I hear interesting echoes between the dilemma faced by Burke (to wit the end of the ” theological notions of chosenness” of values and social orders and the possibility of the market acting as God in abstentia; I mean “Nobody […] has observed […] what market is, without being astonished at the truth, the correctness, the celerity, the general equity, with which the balance of wants is settled.”) and the central thesis of “L’État transformateur sacral” in Gauchet’s The Disenchantment of the World.

This made me wonder to what extent the history of capitalism as political system that you outlined would be linked with a history of the religious sentiment and its disappearance. Perhaps it is no wonder that Austrians were Austrian, for instance; I should have a look at Austrian Mass attendance records, but I wouldn’t be surprised to find an inflection point in the 1890-1910 period (and I certainly believe that the synchronization between the rise of neoliberalism and the final disappearance of religion, in Gauchet’s sense, is no coincidence).

4

Chip Daniels 09.19.16 at 7:42 pm

It is fascinating, and I would like to see the full book.

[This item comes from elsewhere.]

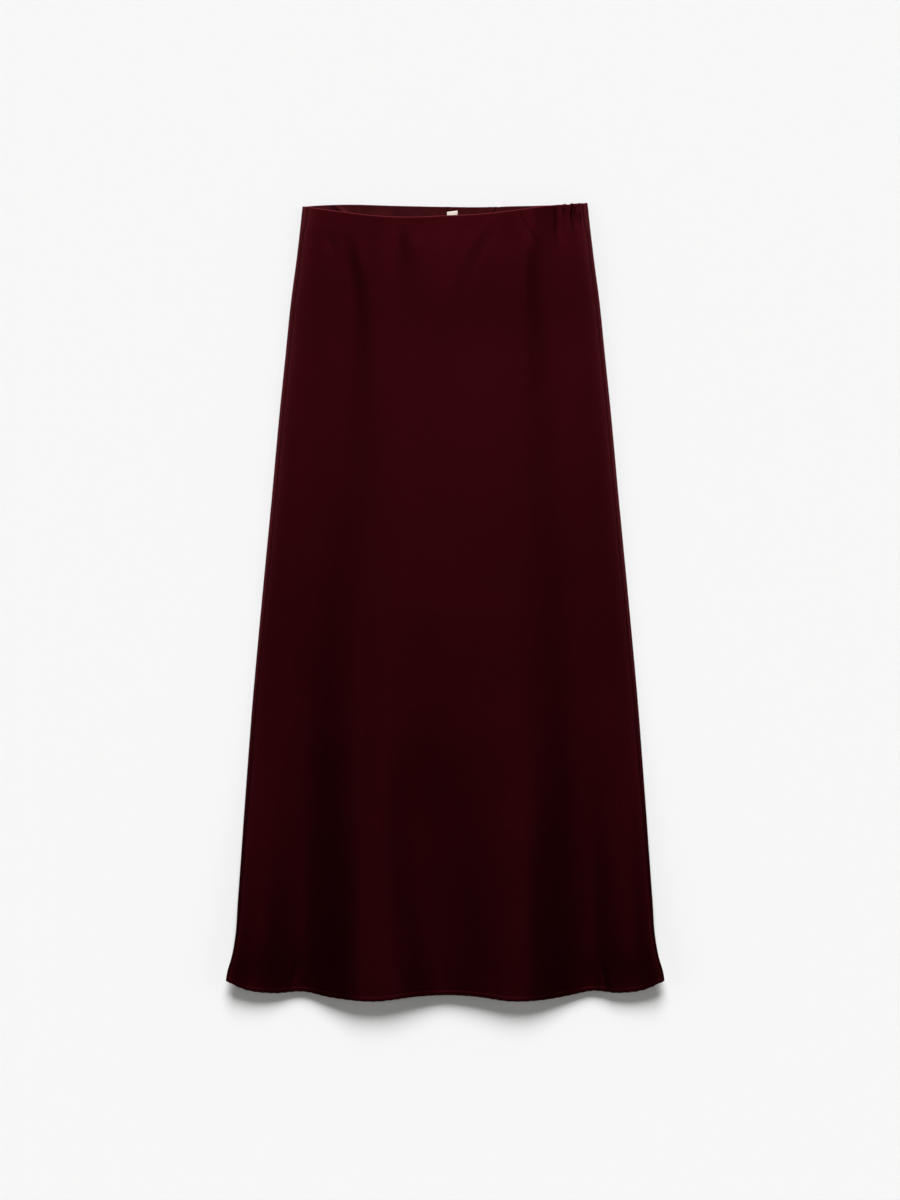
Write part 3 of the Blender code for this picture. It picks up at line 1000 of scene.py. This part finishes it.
def far_light(name, energy, spread, turned_about_x=0, turned_about_y=0, colour=(1, 1, 1)):
    """A soft light from far away, which shines straight down before it is turned, in degrees."""
    lamp = bpy.data.lights.new(name, "SUN")
    lamp.energy = energy
    lamp.color = colour
    lamp.angle = np.radians(spread)
    lamp_object = bpy.data.objects.new(name, lamp)
    lamp_object.rotation_euler = Euler((np.radians(turned_about_x), np.radians(turned_about_y), 0))
    bpy.context.scene.collection.objects.link(lamp_object)


far_light("key light", energy=4.80, spread=30, turned_about_x=-57, colour=(0.99, 0.99, 1.0))
far_light("sheen light", energy=0.345, spread=8, turned_about_x=-9.5)
far_light("left light", energy=0.24, spread=24, turned_about_y=-65)
far_light("right light", energy=0.24, spread=24, turned_about_y=65)

# The room is brightest low down and dark overhead.
ROOM_STRENGTH = 0.9
ROOM_POWER = 3
world = bpy.data.worlds.new("soft room")
world.use_nodes = True
room_nodes, room_links = world.node_tree.nodes, world.node_tree.links
background = room_nodes["Background"]
direction = room_nodes.new("ShaderNodeTexCoord")
upward = room_nodes.new("ShaderNodeSeparateXYZ")
room_links.new(direction.outputs["Generated"], upward.inputs["Vector"])
lowness = room_nodes.new("ShaderNodeMath")
lowness.operation = "SUBTRACT"
lowness.use_clamp = True
lowness.inputs[0].default_value = 1
room_links.new(upward.outputs["Z"], lowness.inputs[1])
glow = room_nodes.new("ShaderNodeMath")
glow.operation = "POWER"
glow.inputs[1].default_value = ROOM_POWER
room_links.new(lowness.outputs[0], glow.inputs[0])
strength = room_nodes.new("ShaderNodeMath")
strength.operation = "MULTIPLY"
strength.inputs[1].default_value = ROOM_STRENGTH
room_links.new(glow.outputs[0], strength.inputs[0])
background.inputs["Color"].default_value = (1, 0.975, 0.86, 1)
room_links.new(strength.outputs[0], background.inputs["Strength"])
bpy.context.scene.world = world
bpy.context.scene.view_settings.view_transform = "Standard"

# The frame is this many metres high at the floor, and its middle is a little up and right of the
# skirt's.
FRAME_HEIGHT = 1.356
FRAME_MIDDLE = (0.0054, 0.0027)
CAMERA_HEIGHT = 3.2
camera = bpy.data.cameras.new("camera")
camera.sensor_width = 36
camera.lens = camera.sensor_width * CAMERA_HEIGHT / FRAME_HEIGHT
camera_object = bpy.data.objects.new("camera", camera)
camera_object.location = (*FRAME_MIDDLE, CAMERA_HEIGHT)
bpy.context.scene.collection.objects.link(camera_object)
bpy.context.scene.camera = camera_object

I have become interested in how the debate over “free trade” is always framed as between the poles of some sort of naturally occurring “free” state of nature, with a closed and artificial state of regulation.

The article here illustrates how the “free market” is itself a highly artificial and constructed thing.
Which is why I refuse to even use the term “free trade” in favor of the (more clunky) “current structure of trade regulations”. A system of regulation where the rules are “chosen, but they might not have been chosen.”

5

magari 09.20.16 at 1:37 pm

Corey, on your syllabus you haven’t listen the pages assigned for the Keynes reading. Do you recall which passages you had your students read?

6

Z 09.21.16 at 2:06 pm

So I checked, and indeed, though Austria as a whole stayed pretty strongly Catholic throughout the 1870/1930 period, Vienna itself experienced simultaneously a significant decrease in religious affiliation and the rise of the political working class during that period. So perhaps the refined framework in which the articulation of reactionary quasi-theological beliefs in markets should be studied is the case of a fully alphabetized society experiencing simultaneously a religious crisis and the upheaval of a social hierarchy (in the case of Vienna, the political rise of the working class).

7

bruce wilder 09.21.16 at 4:05 pm

Vienna 1870-1930 covers a period of several upheavals. The imperial Vienna of 1910 is possibly the most proudly and aggressively modern city in the world, a rival to Paris, London and New York in everything from art to electricity, the city of Klimt, Mahler, Freud, Schumpeter, the base of such cosmopolitans as Wittgenstein or Rilke. The Red Vienna of the 1920s was a city in ruins, burning furniture to keep warm, socializing the mortuaries as one of the commanding heights of the economy, crowded with Galician refugees, but still awash with modernist intellectuals.

The Austrian economists were Austrians because the division of the Hapsburg realms into two rival conglomerations still resisting the rise of the liberal nation-state made the Austrian half an unlikely exemplary for combining technocratic imperatives and laissez-faire appeasement, with the reactionaries still in charge motivated against every instinct to perform, or to permit performances to the rising standard.

But, after the war the reactionaries were of an entirely different character, being the Catholic peasants of rural and upland Austria and the clerical hierarchy they empowered, hostile to the pretensions of the oversized metropolis.

It is an intriguing ground for reflection, Z

8

Corey Robin 09.21.16 at 5:00 pm

On the question of Vienna and the Austrian economists, I actually dealt with that issue (though not the religious angle you raise, Z) at some length in an earlier article, which was the subject of some controversy, both on this site and on a lot of other sites, and in some follow up posts I did. Here are some links:

https://www.thenation.com/article/nietzsches-marginal-children-friedrich-hayek/

https://crookedtimber.org/2013/06/25/nietzsche-hayek-and-the-austrians-a-reply-to-my-critics/

https://crookedtimber.org/2013/05/09/the-leopold-and-loeb-of-modern-libertarianism/

https://crookedtimber.org/2013/05/14/nietszche-and-the-marginalists/

https://crookedtimber.org/2013/05/20/o-upright-judge-is-hayek-like-nietzsche-or-not/

9

Corey Robin 09.21.16 at 5:03 pm

magari: I wound up not teaching Keynes that semester, mostly because I had planned to do the *General Theory* but found that was too heavy going. I will however be teaching him in the coming semester only I think that I’ll be using selections from the Penguin edition of *The Essential Keynes*, which Sidelsky edited.

10

Z 09.21.16 at 8:02 pm

Oh yeah, I remember well the Nietzsche and Austrian articles (I also remember that it took me so much time to read the original piece and digest it that the thread was closed on CT when I went back to it; same thing happened with the Arendt and Jewish piece).

What struck me in your recent piece is how theological Burke sounds. I have been thinking quite a lot recently about Emmanuel Todd’s thesis (provocative, as always) that ideologies are to a large extent answers to the metaphysical void left when religious sentiments wane (a pertinent perspective on Nietzsche, I would say) while reading Gauchet, and your piece seemed to fit in the picture, somehow.

Who are the French thinkers you study in Part I? The Girondins like Condorcet or Roland? Chateaubriand? Constant? Bastiat?